When I played these episodes, current affairs and current politics were not going through my mind at all. I was so immersed in Saru’s personal story. What related to my particular heart more was anyone who has hopes and dreams that are above and beyond where they’re at right now. Do we have the power and choice to make those decisions along the way? To get us there to those hopes and dreams? I believe the answer is a big fat yes.
Do you find any connections between that renewed sense of ambition to the “resistance” and the increase in social protest after the 2016 election?
You can draw those parallels if it sings to you. If you wanted to look at politics, you could say the United States had the initial “resistance” from England. We fought back against royal rule and decided to become a nation of our own.
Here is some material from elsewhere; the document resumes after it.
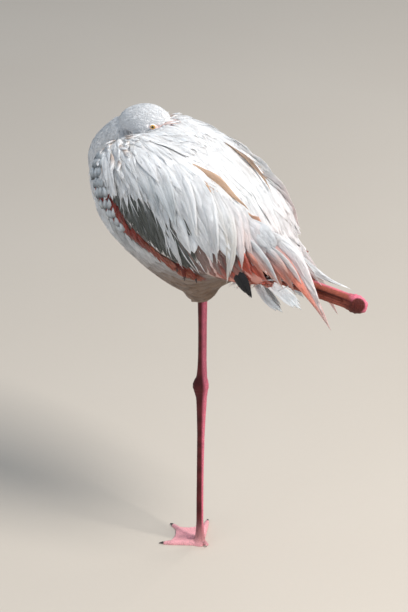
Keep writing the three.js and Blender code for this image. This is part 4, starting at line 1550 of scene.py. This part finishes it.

There was, of course, a lot of mayhem to make that happen. But that American spirit of “we can do it” has always been there and comes up to the current day, and even into the future through the story of the Kelpiens.
Saru initially left Kaminar not out of fear of what’s to come, but hope as to what could be accomplished. How resonant is that dichotomy with those who face the multiple forms of oppression that exist today?
This is a theme that so many of us as human beings on Earth can relate to. Many of us have fear, and good reason for it. How do we overcome that in our daily lives? I know I’m afraid of so much and have learned a lot from playing Saru that there’s a way to push my threat ganglia back in and carry on. What a beautiful thing it is to have a fear base, but then think, “Are my fears founded in anything real? Or is this just the small world that I’m living in? If I look outside of that, will I have a better perspective on that fear and how to overcome it?”
The Academy Awards are coming up. Considering your involvement in last year’s Best Picture winner The Shape of Water, what are your thoughts on the Academy’s temporary exclusion of Best Cinematography, Best Live Action Short Film, Best Film Editing, and Best Makeup and Hairstyling from the live broadcast?
The latter particularly is a category near and dear to my heart. I grew up in Indiana, and I didn’t know anything about filmmaking. I knew who movie stars were, and I knew the movies they were in. When I watched the Oscars, of course everyone wants to see the actors and the pretty people dressed up. But then I learned about all the other categories. You’ve got Sound Editing, Sound Mixing, Visual Effects, Cinematography, Editing, all of which the common folk doesn’t know about. When they show clips of the nominated movies, you can see “before and after” to see what goes into each element of a picture. Then there’s the makeup and costuming and hair, where you take a person off the street, and they come out of a makeup chair looking completely different. There’s so much education in those categories.
If the Academy Awards are celebrating cinema itself, then I say the telecast should take as long as it takes. But I also understand that it’s a TV show and ratings are essential. The worldwide audience is getting shorter attention spans, so they want it to be hipper, edgier, and more concise. Whatever it takes to get ratings up. I understand the pressure they’re under. But I applaud the Academy for listening to the concerns and acting accordingly.
Looking ahead, you’re playing the lead role in David Lee Fisher’s remake of Nosferatu coming out later this year. What’s your reaction to getting to wear such a classic cowl?
I’m very excited about that. That was a lifelong dream of me to play not just a vampire, but a classic one like him. Plus I’m making a cameo on What We Do in the Shadows on FX, so I’ve been getting into the vampire mood as of late.
This interview has been condensed and edited for clarity.